An intelligence in the loop

REST is designed for human use. Even in HTML, if you get a HTML Form back, you require some intelligence to fill it out. If you get a form saying 'First Name', 'Last Name', then you know what to do from there. But there are by definition an infinite number of possible forms, and it is not possible to exhaustively define all of them. An additional hiccup is validation. HTML Form validation is not complete enough to handle every kind of possible validation one would want to provide. JSON schemas are actually more comprehensive, but still not complete.

Now, most people when faced with a HTML website will to a first approximation be able to more or less do the task they want to do (though UX research exists for a reason!). But it is impossible to get a classical algorithm that can look at any arbitrary website and navigate it comprehensively. Read-only links is the exception here - PageRank has been following HTML links for decades.

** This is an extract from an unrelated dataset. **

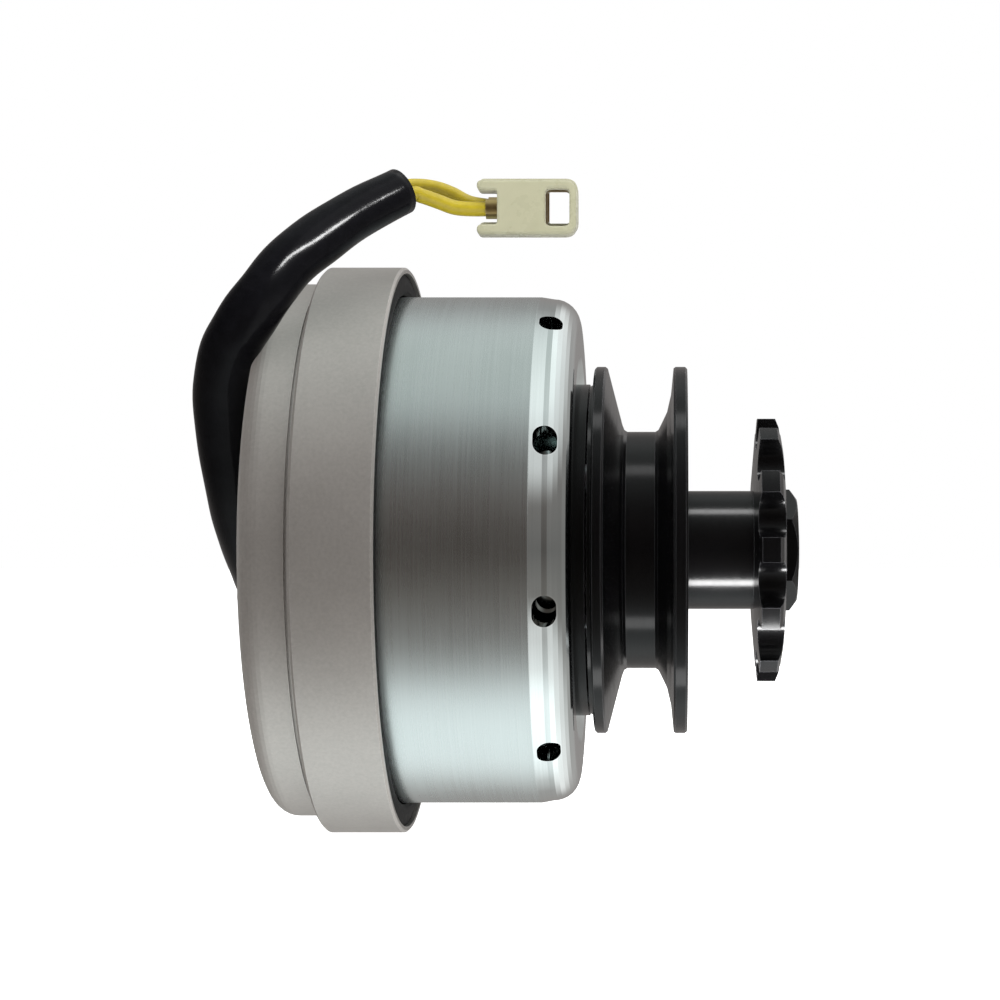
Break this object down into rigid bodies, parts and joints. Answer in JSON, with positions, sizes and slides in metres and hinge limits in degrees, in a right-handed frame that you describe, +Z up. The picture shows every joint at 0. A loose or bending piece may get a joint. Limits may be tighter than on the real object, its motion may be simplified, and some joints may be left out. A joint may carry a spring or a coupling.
{
  "type": "electromagnetic clutch",
  "caption": "Round electromagnetic clutch: cast housing, plated drum, grooved belt pulley on its own bearing, keyed shaft with chain sprocket, and a short lead with flag terminals.",
  "frame": {"origin": "centre of the mounting-hole circle on the flat back face", "axes": "+X along the shaft, from the back face towards the nut; +Z up, the side that the lead stands on; +Y away from the lead"},
  "size_m": [0.1139, 0.112, 0.1278],
  "materials": {
    "cast_aluminium": "satin",
    "steel_screw": "satin",
    "rubber_black": "matte",
    "iron_core": "matte",
    "nylon": "matte",
    "copper_winding": "gloss",
    "resin": "matte",
    "bearing_steel": "gloss",
    "cage_brass": "satin",
    "plated_steel": "satin",
    "friction_lining": "matte",
    "shaft_steel": "satin",
    "black_oxide": "gloss",
    "spring_steel": "satin",
    "vinyl_black": "gloss",
    "wire_yellow": "gloss",
    "terminal_brass": "satin",
    "boot_vinyl": "satin"
  },
  "bodies": {
    "field": {"back_cover": "cast_aluminium", "lead_outlet": "cast_aluminium", "field_ring": "cast_aluminium", "cover_screws": "steel_screw", "dust_seal": "rubber_black", "magnet_core": "iron_core", "coil_bobbin": "nylon", "coil_winding": "copper_winding", "coil_cap": "resin", "rear_bearing_outer": "bearing_steel", "rear_bearing_seals": "rubber_black", "rear_circlip": "spring_steel", "lead_grommet": "rubber_black", "lead_sleeve": "vinyl_black", "lead_wires": "wire_yellow", "wire_terminals": "terminal_brass", "terminal_boots": "boot_vinyl"},
    "rotor": {"rotor_drum": "plated_steel", "friction_ring": "friction_lining", "main_shaft": "shaft_steel", "rotor_key": "shaft_steel", "sprocket_key": "shaft_steel", "inner_spacer": "shaft_steel", "rear_bearing_inner": "bearing_steel", "pulley_bearing_inner": "bearing_steel", "sprocket": "black_oxide", "lock_washer": "black_oxide", "shaft_nut": "black_oxide"},
    "rear_cage": {"rear_bearing_balls": "bearing_steel", "rear_bearing_cage": "cage_brass"},
    "pulley": {"pulley": "black_oxide", "pulley_shield": "black_oxide", "pulley_bearing_outer": "bearing_steel", "pulley_bearing_seals": "rubber_black", "pulley_circlip": "spring_steel", "leaf_springs": "spring_steel", "spring_rivets": "spring_steel"},
    "pulley_cage": {"pulley_bearing_balls": "bearing_steel", "pulley_bearing_cage": "cage_brass"},
    "armature": {"armature_plate": "black_oxide", "armature_rivets": "spring_steel"}
  },
  "joints": [
    {"name": "rotor_spin", "type": "hinge", "parent": "field", "child": "rotor", "pos_m": [0, 0, 0], "axis": [1, 0, 0], "continuous": true},
    {"name": "rear_cage_spin", "type": "hinge", "parent": "field", "child": "rear_cage", "pos_m": [0, 0, 0], "axis": [1, 0, 0], "continuous": true},
    {"name": "pulley_spin", "type": "hinge", "parent": "rotor", "child": "pulley", "pos_m": [0, 0, 0], "axis": [1, 0, 0], "continuous": true},
    {"name": "pulley_cage_spin", "type": "hinge", "parent": "rotor", "child": "pulley_cage", "pos_m": [0, 0, 0], "axis": [1, 0, 0], "continuous": true},
    {"name": "armature_pull", "type": "slide", "parent": "pulley", "child": "armature", "axis": [-1, 0, 0], "range_m": [0, 0.00038], "stiffness_N_per_m": 2000}
  ],
  "couplings": [
    {"joint": "rear_cage_spin", "follows": "rotor_spin", "ratio": 0.3865},
    {"joint": "pulley_cage_spin", "follows": "pulley_spin", "ratio": 0.6135}
  ]
}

This gets a lot more interesting in the age of LLMs. They are also (more or less) intelligent agents. They can 'understand' in a way that is more than just following links. And HTML is a really awful format for them to use. There's so much mess in there - which is a good thing for humans, not so much for Claude.

Intelligence can be asynchronous

Both REST in practice and Martin Fowler's glory of REST article mention the following scenario. Quoting Martin Fowler's article:

"... it allows the server team to advertise new capabilities by putting new links in the responses. If the client developers are keeping an eye out for unknown links these links can be a trigger for further exploration."

The point of this is that if you create a client for a REST API, and a new link appears, it doesn't need to be handled immediately. You can handle it in the next release (or never). If your software interacts with a REST API, these links allow you to discover new features without reading release notes, or reading external documentation, as the endpoint itself will tell you how to interact with it. You can even add human readable documentation to the links! An idealized REST client will not be able to handle anything that the server throws at it automagically, but it should give the intelligence the tools it needs to do so - even if that's days or weeks later.

REST is a state machine

REST was one of the things that I didn't really understand the point of when I was younger. It was over a series of interesting discussions with Mark Masterson that I changed my mind. The thing that made REST click was his explanation of resources and methods in terms of a state machine.

Each resource is a page in a choose-your-own-adventure book. The hyperlinks are the allowed transitions between pages. The pages you flip to are the new states.

Hypermedia controls allow you to change the state of either the server or the client (or both). Then you can once again follow the new resource to yet another state. Over time, you have dynamically discovered and transitioned through an arbitrarily complex state machine at runtime. The client cannot make up transitions. The server sends it only the list of state transitions that are possible. Partial failure or failure can itself be a state, triggering the client to handle it gracefully.

State machine example

MCP missed a trick

Model Context Protocol is a new standard for describing endpoints that LLMs can interact with, that seems to have 'won'. Unfortunately, it's very much RPC style. You do get a sort of 'discovery' mechanism where you get tools that you can use, but it is not hypermedia. The main problem with an RPC style API is that you have to give every RPC upfront. The surface area of APIs tends to grow and grow, and you have to give that all to your model. Models already struggle with instruction following in long contexts - though this is an active area of research.

Imagine if the model could explore your API via hypermedia responses. An agent for managing files doesn't need to know about file editing and deletion until it uploaded its first file. The response of the upload could have those links baked in.

So where does this leave us?

I think there's a lot of potential for hypermedia in AI. We are often too quick to ignore the lessons of the past, and RPC isn't the only way to go. HTML solved that problem for eyeballs; JSON-flavoured hypermedia can solve it for silicon neurons.